*Goal of the exercise*.
Repeat each line exactly as it is written.

*Stored data*.
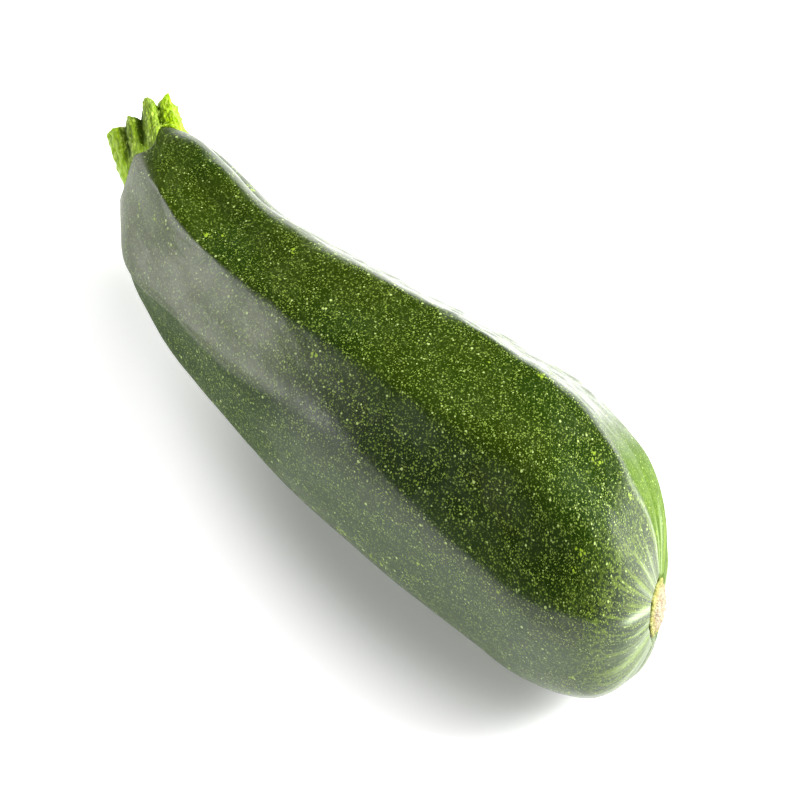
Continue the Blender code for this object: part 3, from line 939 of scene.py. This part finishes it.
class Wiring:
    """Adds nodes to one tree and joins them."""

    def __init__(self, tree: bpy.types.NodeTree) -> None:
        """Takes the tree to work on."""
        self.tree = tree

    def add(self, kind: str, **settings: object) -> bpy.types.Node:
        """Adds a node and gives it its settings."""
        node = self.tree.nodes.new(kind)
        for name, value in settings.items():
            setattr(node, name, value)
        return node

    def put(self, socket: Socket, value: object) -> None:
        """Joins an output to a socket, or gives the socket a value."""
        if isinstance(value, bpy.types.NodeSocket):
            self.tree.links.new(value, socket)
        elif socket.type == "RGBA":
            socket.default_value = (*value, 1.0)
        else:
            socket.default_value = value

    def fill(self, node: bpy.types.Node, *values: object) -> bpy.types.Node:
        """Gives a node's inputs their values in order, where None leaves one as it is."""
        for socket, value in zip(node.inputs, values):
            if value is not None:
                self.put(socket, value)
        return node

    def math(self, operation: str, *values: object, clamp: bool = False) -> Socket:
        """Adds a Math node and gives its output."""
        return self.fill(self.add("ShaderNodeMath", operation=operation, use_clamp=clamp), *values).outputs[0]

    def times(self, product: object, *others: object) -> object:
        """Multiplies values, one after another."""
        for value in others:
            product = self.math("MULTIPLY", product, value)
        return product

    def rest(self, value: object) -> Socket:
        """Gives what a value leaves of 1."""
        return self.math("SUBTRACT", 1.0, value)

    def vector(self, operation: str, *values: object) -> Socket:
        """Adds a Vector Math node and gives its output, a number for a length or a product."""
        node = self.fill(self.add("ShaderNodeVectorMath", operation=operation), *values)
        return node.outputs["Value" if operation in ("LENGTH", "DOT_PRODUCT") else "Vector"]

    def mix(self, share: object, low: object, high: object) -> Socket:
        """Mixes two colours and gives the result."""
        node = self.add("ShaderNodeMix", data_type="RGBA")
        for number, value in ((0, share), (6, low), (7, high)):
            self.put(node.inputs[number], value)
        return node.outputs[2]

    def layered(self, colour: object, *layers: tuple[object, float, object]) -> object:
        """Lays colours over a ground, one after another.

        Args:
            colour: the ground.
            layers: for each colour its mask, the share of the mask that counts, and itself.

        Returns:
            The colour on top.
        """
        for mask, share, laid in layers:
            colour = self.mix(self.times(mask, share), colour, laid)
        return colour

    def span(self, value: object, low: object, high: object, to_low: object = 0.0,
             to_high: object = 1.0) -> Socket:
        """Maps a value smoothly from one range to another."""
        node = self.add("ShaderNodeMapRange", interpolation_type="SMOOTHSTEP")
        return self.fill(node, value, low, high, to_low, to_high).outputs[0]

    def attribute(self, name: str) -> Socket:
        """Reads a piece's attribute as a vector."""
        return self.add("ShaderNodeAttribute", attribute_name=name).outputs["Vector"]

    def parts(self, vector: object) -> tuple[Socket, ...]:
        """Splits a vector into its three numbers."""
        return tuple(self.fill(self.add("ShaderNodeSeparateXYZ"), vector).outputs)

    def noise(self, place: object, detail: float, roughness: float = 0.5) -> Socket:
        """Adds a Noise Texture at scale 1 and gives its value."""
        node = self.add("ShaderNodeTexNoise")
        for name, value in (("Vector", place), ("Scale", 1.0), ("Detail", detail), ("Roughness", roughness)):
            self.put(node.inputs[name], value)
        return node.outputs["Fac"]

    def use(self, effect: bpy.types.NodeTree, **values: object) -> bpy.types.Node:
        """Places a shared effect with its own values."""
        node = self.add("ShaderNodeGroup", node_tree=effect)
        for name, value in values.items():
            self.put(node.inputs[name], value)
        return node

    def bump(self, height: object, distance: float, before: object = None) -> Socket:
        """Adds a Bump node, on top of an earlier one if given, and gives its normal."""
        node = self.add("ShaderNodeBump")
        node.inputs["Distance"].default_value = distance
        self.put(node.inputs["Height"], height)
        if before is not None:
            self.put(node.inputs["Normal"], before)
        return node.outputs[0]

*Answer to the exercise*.
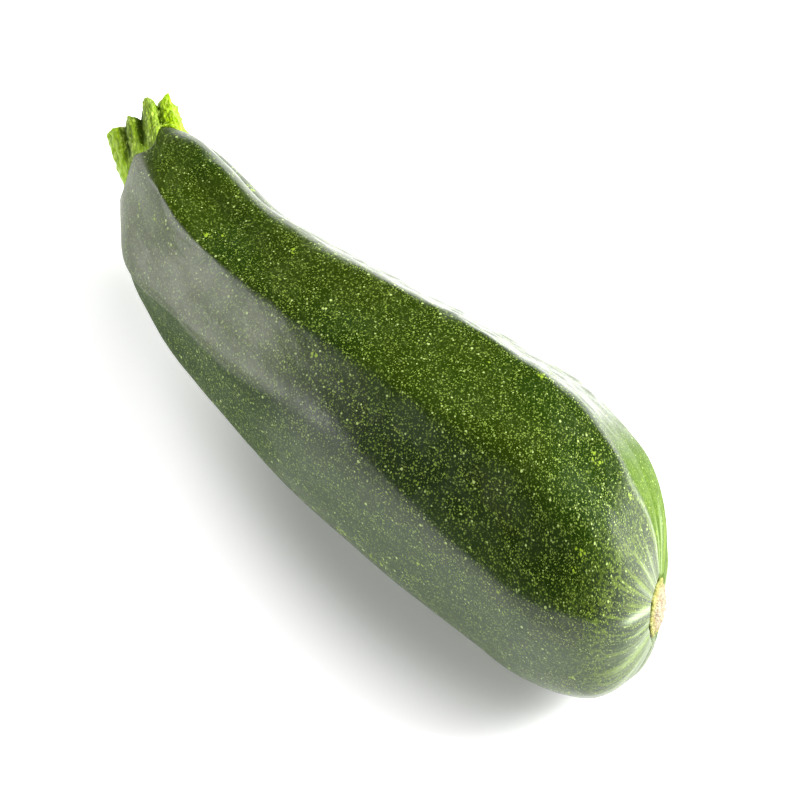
Continue the Blender code for this object: part 3, from line 939 of scene.py. This part finishes it.
class Wiring:
    """Adds nodes to one tree and joins them."""

    def __init__(self, tree: bpy.types.NodeTree) -> None:
        """Takes the tree to work on."""
        self.tree = tree

    def add(self, kind: str, **settings: object) -> bpy.types.Node:
        """Adds a node and gives it its settings."""
        node = self.tree.nodes.new(kind)
        for name, value in settings.items():
            setattr(node, name, value)
        return node

    def put(self, socket: Socket, value: object) -> None:
        """Joins an output to a socket, or gives the socket a value."""
        if isinstance(value, bpy.types.NodeSocket):
            self.tree.links.new(value, socket)
        elif socket.type == "RGBA":
            socket.default_value = (*value, 1.0)
        else:
            socket.default_value = value

    def fill(self, node: bpy.types.Node, *values: object) -> bpy.types.Node:
        """Gives a node's inputs their values in order, where None leaves one as it is."""
        for socket, value in zip(node.inputs, values):
            if value is not None:
                self.put(socket, value)
        return node

    def math(self, operation: str, *values: object, clamp: bool = False) -> Socket:
        """Adds a Math node and gives its output."""
        return self.fill(self.add("ShaderNodeMath", operation=operation, use_clamp=clamp), *values).outputs[0]

    def times(self, product: object, *others: object) -> object:
        """Multiplies values, one after another."""
        for value in others:
            product = self.math("MULTIPLY", product, value)
        return product

    def rest(self, value: object) -> Socket:
        """Gives what a value leaves of 1."""
        return self.math("SUBTRACT", 1.0, value)

    def vector(self, operation: str, *values: object) -> Socket:
        """Adds a Vector Math node and gives its output, a number for a length or a product."""
        node = self.fill(self.add("ShaderNodeVectorMath", operation=operation), *values)
        return node.outputs["Value" if operation in ("LENGTH", "DOT_PRODUCT") else "Vector"]

    def mix(self, share: object, low: object, high: object) -> Socket:
        """Mixes two colours and gives the result."""
        node = self.add("ShaderNodeMix", data_type="RGBA")
        for number, value in ((0, share), (6, low), (7, high)):
            self.put(node.inputs[number], value)
        return node.outputs[2]

    def layered(self, colour: object, *layers: tuple[object, float, object]) -> object:
        """Lays colours over a ground, one after another.

        Args:
            colour: the ground.
            layers: for each colour its mask, the share of the mask that counts, and itself.

        Returns:
            The colour on top.
        """
        for mask, share, laid in layers:
            colour = self.mix(self.times(mask, share), colour, laid)
        return colour

    def span(self, value: object, low: object, high: object, to_low: object = 0.0,
             to_high: object = 1.0) -> Socket:
        """Maps a value smoothly from one range to another."""
        node = self.add("ShaderNodeMapRange", interpolation_type="SMOOTHSTEP")
        return self.fill(node, value, low, high, to_low, to_high).outputs[0]

    def attribute(self, name: str) -> Socket:
        """Reads a piece's attribute as a vector."""
        return self.add("ShaderNodeAttribute", attribute_name=name).outputs["Vector"]

    def parts(self, vector: object) -> tuple[Socket, ...]:
        """Splits a vector into its three numbers."""
        return tuple(self.fill(self.add("ShaderNodeSeparateXYZ"), vector).outputs)

    def noise(self, place: object, detail: float, roughness: float = 0.5) -> Socket:
        """Adds a Noise Texture at scale 1 and gives its value."""
        node = self.add("ShaderNodeTexNoise")
        for name, value in (("Vector", place), ("Scale", 1.0), ("Detail", detail), ("Roughness", roughness)):
            self.put(node.inputs[name], value)
        return node.outputs["Fac"]

    def use(self, effect: bpy.types.NodeTree, **values: object) -> bpy.types.Node:
        """Places a shared effect with its own values."""
        node = self.add("ShaderNodeGroup", node_tree=effect)
        for name, value in values.items():
            self.put(node.inputs[name], value)
        return node

    def bump(self, height: object, distance: float, before: object = None) -> Socket:
        """Adds a Bump node, on top of an earlier one if given, and gives its normal."""
        node = self.add("ShaderNodeBump")
        node.inputs["Distance"].default_value = distance
        self.put(node.inputs["Height"], height)
        if before is not None:
            self.put(node.inputs["Normal"], before)
        return node.outputs[0]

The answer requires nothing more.